» Request:
Copy exactly the lines of the material below that run from the one containing "bpy.data.objects.remove(obj)" through the one containing "# Small numpy tools". Copy no other lines.

» Input for this task:
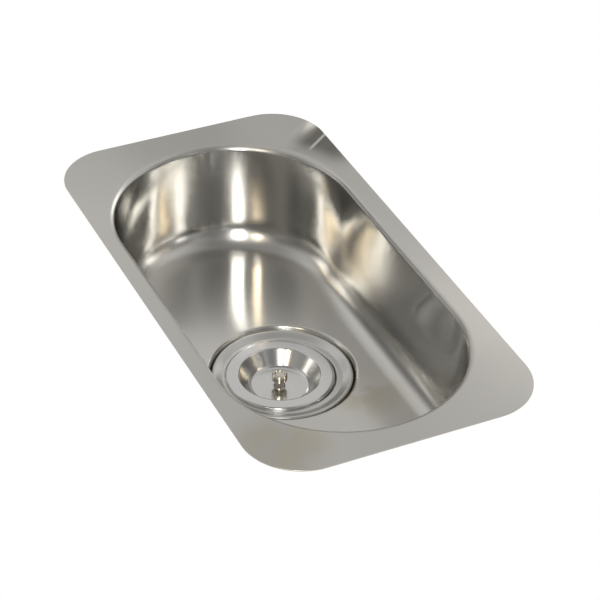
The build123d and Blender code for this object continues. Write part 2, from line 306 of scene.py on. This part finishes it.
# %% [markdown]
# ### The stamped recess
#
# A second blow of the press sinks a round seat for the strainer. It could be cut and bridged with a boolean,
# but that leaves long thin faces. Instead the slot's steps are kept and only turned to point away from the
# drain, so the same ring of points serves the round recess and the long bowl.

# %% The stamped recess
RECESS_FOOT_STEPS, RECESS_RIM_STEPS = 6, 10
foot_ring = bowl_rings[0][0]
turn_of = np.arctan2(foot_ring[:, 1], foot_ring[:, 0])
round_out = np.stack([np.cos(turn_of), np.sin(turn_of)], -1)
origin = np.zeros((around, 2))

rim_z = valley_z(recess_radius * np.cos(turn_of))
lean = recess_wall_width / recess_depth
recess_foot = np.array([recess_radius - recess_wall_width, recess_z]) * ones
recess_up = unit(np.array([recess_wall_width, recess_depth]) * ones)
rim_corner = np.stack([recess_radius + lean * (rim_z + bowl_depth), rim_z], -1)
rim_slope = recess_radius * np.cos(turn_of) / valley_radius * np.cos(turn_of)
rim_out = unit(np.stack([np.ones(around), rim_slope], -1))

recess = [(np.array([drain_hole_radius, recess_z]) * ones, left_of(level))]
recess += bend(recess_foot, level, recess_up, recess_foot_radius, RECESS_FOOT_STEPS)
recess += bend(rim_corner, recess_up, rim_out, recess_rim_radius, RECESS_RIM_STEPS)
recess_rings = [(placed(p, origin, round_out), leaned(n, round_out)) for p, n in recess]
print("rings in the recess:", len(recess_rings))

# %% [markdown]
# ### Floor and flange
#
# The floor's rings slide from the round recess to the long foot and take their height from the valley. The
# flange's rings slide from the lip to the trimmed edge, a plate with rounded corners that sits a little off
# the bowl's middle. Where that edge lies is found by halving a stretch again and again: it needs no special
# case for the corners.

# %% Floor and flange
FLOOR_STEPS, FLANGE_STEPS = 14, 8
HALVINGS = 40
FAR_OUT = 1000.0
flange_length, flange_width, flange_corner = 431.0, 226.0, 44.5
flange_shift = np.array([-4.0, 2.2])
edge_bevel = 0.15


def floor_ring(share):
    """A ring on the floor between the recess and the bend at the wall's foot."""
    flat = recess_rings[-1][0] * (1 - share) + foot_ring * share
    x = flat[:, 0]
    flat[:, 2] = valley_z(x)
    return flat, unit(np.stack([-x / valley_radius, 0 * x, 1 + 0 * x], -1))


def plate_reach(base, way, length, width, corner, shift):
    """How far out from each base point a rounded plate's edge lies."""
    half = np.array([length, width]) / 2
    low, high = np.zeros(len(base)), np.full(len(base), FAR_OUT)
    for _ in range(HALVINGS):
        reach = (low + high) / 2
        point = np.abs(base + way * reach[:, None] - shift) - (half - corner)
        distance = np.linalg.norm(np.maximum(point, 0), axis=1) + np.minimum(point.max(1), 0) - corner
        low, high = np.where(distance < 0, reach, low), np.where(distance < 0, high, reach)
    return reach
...
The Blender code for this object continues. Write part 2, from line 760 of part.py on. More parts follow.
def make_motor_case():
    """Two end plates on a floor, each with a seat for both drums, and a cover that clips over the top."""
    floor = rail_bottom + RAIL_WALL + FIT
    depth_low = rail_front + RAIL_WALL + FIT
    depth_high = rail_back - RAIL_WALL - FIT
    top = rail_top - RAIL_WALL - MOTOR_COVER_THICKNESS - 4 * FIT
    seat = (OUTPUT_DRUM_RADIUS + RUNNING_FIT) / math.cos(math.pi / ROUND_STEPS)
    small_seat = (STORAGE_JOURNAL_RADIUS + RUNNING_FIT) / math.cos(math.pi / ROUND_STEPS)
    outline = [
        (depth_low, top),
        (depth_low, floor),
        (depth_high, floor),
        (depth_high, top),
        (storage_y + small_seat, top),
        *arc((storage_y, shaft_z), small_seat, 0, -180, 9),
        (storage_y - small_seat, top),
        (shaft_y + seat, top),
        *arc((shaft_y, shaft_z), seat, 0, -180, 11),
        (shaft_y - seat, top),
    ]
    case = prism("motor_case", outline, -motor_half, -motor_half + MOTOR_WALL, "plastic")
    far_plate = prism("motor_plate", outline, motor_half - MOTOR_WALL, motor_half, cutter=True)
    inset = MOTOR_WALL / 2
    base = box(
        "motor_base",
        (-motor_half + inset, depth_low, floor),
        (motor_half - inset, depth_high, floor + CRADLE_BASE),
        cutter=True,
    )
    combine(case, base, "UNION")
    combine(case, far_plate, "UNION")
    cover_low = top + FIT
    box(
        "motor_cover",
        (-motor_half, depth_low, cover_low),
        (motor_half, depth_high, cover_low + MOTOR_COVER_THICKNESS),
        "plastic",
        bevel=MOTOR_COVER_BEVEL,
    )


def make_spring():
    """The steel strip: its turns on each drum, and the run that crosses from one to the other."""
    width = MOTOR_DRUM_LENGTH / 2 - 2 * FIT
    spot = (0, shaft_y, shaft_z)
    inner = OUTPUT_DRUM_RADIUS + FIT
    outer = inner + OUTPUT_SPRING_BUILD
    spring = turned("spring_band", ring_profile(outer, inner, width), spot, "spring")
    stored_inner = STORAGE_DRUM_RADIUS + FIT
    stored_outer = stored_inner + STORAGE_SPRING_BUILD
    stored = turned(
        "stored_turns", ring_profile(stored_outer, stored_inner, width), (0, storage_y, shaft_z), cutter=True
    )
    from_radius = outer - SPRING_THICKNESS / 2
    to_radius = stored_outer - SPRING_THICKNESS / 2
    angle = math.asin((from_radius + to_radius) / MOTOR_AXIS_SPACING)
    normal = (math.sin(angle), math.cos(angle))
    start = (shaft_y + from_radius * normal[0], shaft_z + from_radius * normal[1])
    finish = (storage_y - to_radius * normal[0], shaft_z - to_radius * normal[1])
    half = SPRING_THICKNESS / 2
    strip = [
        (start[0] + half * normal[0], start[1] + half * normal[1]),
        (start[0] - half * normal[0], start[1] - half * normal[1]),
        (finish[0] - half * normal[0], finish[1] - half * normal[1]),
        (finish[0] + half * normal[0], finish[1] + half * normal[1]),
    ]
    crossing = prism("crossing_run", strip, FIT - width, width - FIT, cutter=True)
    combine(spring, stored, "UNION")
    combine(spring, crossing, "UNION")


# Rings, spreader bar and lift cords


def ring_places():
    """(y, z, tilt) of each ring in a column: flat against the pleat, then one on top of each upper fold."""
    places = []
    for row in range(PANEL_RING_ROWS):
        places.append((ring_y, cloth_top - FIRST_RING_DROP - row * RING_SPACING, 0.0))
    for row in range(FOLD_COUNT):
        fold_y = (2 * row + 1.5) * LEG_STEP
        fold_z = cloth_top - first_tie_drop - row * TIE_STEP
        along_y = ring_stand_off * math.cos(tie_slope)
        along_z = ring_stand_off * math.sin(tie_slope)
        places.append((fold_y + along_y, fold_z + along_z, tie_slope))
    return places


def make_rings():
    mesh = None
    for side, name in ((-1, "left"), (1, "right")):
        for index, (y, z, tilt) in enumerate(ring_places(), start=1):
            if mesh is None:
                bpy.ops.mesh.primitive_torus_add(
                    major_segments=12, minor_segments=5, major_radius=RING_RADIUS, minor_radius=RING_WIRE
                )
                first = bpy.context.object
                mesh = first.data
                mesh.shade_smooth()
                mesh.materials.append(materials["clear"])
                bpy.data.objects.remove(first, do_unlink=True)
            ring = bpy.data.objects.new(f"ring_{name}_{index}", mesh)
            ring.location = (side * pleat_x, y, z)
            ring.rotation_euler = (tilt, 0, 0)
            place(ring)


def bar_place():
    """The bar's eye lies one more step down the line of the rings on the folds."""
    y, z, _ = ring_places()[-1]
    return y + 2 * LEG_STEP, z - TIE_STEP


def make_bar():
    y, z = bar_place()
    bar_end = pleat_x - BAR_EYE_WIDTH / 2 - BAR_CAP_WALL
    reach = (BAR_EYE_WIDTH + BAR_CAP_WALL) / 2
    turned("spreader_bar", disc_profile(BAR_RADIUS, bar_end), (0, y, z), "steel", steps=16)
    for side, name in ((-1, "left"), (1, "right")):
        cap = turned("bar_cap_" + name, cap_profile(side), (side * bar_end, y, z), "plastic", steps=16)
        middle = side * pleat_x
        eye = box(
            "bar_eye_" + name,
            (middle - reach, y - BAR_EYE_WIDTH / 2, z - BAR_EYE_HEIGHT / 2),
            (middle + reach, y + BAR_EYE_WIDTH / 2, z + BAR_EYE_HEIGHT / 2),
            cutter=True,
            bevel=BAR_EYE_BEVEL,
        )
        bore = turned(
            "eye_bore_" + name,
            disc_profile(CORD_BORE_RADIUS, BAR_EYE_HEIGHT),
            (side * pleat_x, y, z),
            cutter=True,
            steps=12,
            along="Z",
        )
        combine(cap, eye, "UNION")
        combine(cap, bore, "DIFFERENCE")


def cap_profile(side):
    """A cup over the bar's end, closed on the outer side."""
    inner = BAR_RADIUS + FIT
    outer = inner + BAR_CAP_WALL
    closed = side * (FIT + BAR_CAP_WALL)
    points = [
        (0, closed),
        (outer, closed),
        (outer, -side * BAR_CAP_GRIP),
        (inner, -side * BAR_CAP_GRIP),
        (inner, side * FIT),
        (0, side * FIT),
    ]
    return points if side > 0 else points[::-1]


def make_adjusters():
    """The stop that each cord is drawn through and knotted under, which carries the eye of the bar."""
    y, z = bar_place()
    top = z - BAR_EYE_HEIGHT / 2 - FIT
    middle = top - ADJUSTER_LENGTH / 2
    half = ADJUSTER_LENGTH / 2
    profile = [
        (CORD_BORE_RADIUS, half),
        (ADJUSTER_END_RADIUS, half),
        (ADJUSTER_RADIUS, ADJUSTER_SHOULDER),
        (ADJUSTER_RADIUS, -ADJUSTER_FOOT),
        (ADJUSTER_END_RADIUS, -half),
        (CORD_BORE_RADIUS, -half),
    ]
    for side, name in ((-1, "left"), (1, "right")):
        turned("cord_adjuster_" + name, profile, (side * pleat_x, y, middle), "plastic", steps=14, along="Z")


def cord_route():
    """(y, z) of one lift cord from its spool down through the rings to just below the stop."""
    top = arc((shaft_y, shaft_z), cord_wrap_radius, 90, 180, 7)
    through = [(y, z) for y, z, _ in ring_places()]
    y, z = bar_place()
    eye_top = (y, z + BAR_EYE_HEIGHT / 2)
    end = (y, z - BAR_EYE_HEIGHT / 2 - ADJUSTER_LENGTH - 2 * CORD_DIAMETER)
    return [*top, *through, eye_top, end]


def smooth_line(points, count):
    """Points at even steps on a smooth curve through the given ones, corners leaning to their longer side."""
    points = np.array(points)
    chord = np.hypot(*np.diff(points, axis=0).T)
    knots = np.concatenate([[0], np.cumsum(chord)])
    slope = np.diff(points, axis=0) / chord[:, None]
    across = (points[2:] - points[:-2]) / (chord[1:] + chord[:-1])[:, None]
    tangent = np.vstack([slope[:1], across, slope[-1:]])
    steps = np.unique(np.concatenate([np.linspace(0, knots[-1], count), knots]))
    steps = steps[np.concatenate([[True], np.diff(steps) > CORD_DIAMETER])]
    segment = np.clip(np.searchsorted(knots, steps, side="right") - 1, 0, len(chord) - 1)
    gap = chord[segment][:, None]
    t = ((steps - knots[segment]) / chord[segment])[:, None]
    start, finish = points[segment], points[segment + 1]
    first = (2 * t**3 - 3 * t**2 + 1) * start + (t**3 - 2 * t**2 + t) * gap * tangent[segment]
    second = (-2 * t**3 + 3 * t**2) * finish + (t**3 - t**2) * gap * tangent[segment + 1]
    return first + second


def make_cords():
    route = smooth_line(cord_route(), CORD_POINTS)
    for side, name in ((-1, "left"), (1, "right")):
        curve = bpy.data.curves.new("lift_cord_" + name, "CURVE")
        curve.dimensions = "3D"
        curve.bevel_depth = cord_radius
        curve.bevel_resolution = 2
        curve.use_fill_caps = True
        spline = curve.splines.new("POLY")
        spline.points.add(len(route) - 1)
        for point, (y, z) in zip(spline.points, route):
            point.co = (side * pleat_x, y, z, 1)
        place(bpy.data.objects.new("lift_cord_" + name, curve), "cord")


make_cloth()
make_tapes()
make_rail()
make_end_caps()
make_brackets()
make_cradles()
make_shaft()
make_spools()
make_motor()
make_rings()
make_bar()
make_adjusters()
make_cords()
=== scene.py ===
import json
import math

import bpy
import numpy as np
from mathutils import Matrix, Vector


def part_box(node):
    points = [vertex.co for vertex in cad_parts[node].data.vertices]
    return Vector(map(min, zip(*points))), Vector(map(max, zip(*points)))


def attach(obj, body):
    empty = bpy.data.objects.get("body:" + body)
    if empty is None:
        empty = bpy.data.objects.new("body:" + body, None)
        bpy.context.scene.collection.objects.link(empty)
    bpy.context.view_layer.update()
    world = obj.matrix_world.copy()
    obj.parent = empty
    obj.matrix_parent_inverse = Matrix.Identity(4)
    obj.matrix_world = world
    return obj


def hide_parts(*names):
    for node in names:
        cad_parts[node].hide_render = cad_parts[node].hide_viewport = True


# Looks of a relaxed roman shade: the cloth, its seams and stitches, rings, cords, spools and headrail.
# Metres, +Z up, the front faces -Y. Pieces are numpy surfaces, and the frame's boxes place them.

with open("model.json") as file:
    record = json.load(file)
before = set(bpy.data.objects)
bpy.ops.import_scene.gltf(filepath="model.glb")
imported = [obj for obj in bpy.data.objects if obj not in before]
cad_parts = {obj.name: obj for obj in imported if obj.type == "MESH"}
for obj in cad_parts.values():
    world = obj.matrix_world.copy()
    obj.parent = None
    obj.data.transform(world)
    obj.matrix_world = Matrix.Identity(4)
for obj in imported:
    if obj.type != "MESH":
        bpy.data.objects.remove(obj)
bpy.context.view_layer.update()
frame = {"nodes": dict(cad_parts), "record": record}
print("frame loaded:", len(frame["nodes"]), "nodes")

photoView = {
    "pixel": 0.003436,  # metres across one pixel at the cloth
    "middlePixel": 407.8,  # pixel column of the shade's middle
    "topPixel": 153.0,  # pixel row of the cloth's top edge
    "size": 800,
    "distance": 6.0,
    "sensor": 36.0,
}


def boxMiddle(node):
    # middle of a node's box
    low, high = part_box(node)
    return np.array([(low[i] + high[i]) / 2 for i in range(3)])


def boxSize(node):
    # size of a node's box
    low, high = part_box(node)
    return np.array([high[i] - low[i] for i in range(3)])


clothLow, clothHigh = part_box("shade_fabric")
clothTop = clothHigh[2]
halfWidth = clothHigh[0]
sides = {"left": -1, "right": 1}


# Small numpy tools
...
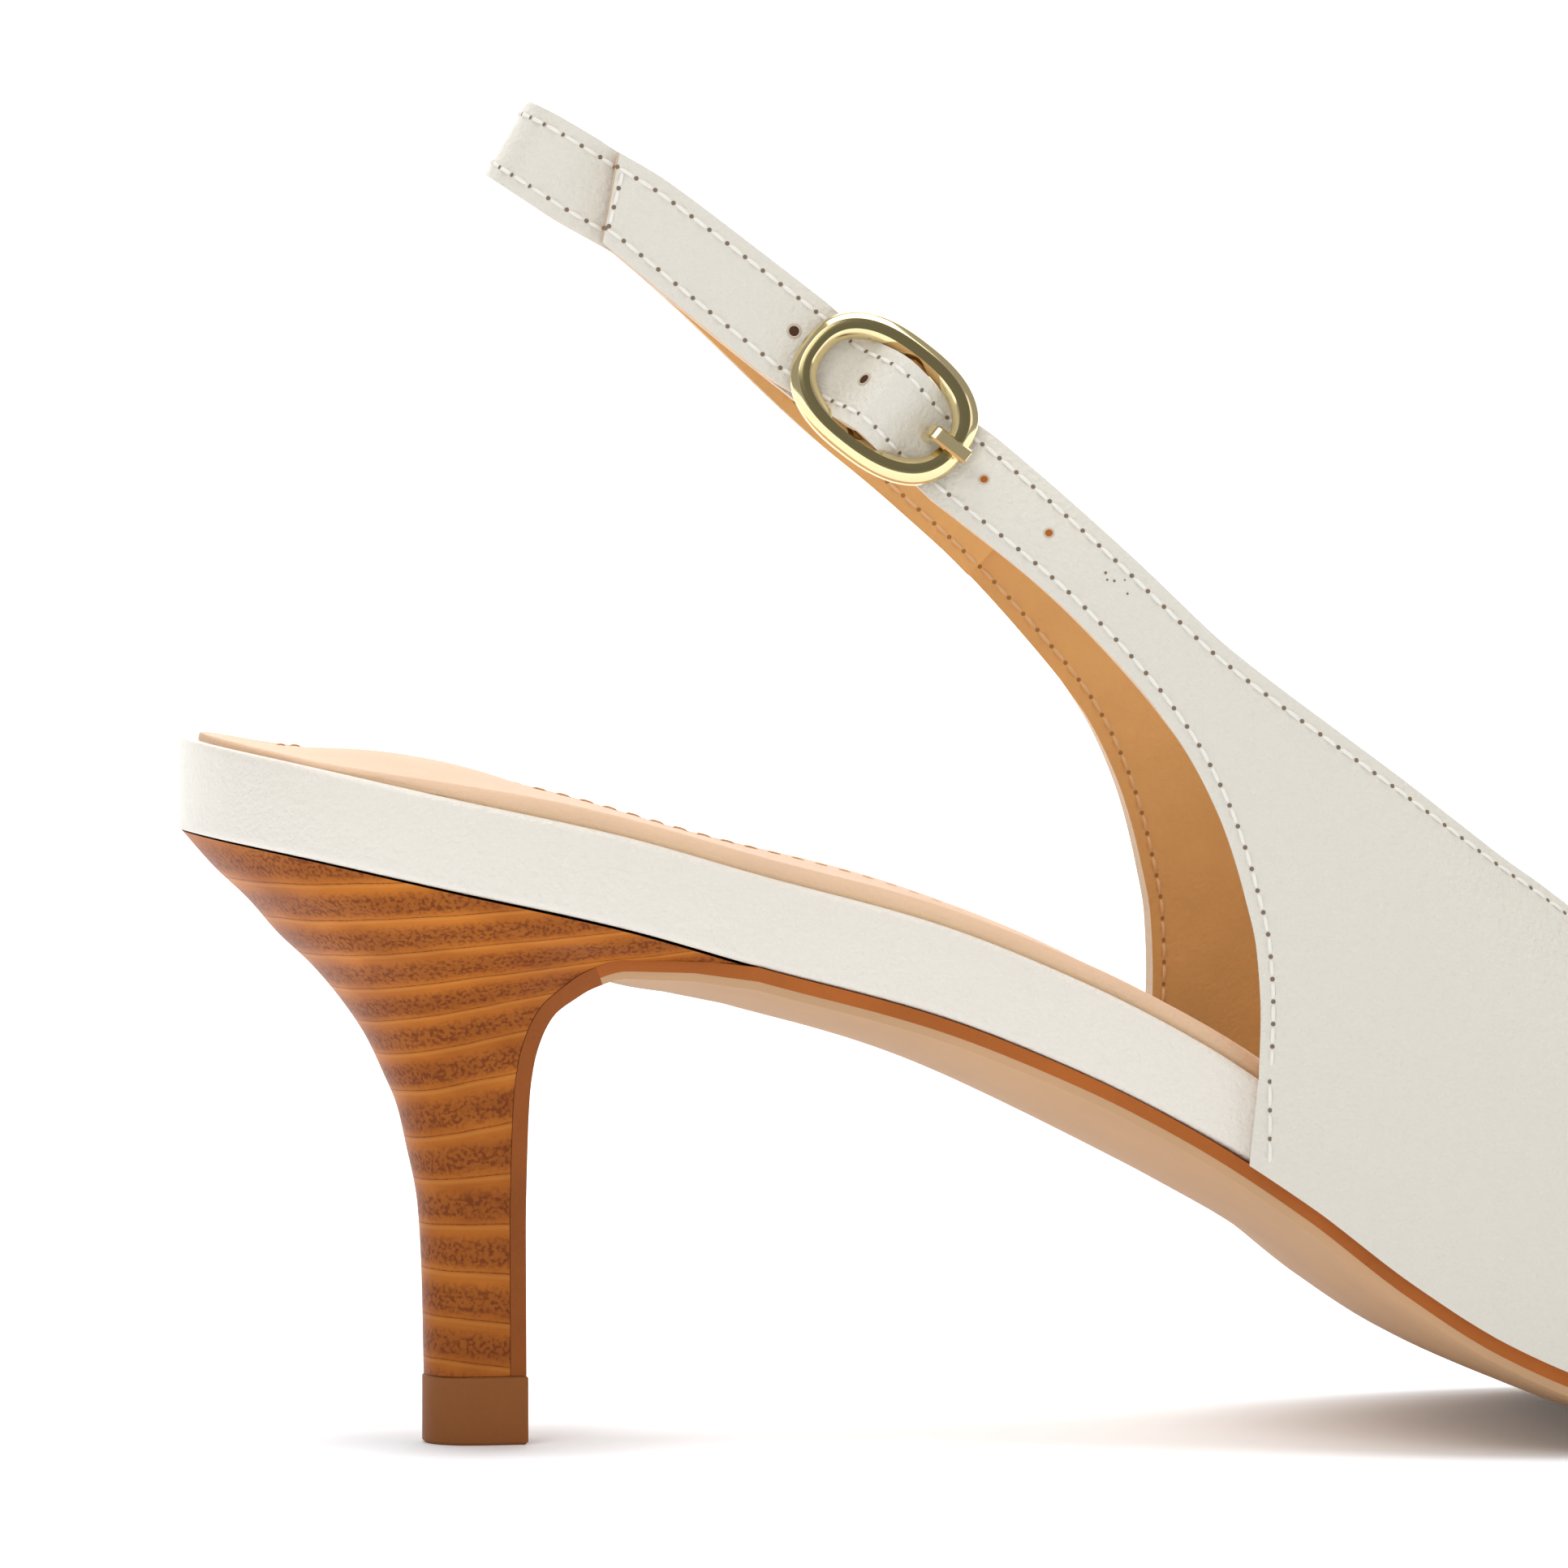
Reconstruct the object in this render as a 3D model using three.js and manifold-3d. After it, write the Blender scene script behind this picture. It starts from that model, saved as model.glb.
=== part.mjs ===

» Answer to the exercise:
        bpy.data.objects.remove(obj)
bpy.context.view_layer.update()
frame = {"nodes": dict(cad_parts), "record": record}
print("frame loaded:", len(frame["nodes"]), "nodes")

photoView = {
    "pixel": 0.003436,  # metres across one pixel at the cloth
    "middlePixel": 407.8,  # pixel column of the shade's middle
    "topPixel": 153.0,  # pixel row of the cloth's top edge
    "size": 800,
    "distance": 6.0,
    "sensor": 36.0,
}


def boxMiddle(node):
    # middle of a node's box
    low, high = part_box(node)
    return np.array([(low[i] + high[i]) / 2 for i in range(3)])


def boxSize(node):
    # size of a node's box
    low, high = part_box(node)
    return np.array([high[i] - low[i] for i in range(3)])


clothLow, clothHigh = part_box("shade_fabric")
clothTop = clothHigh[2]
halfWidth = clothHigh[0]
sides = {"left": -1, "right": 1}


# Small numpy tools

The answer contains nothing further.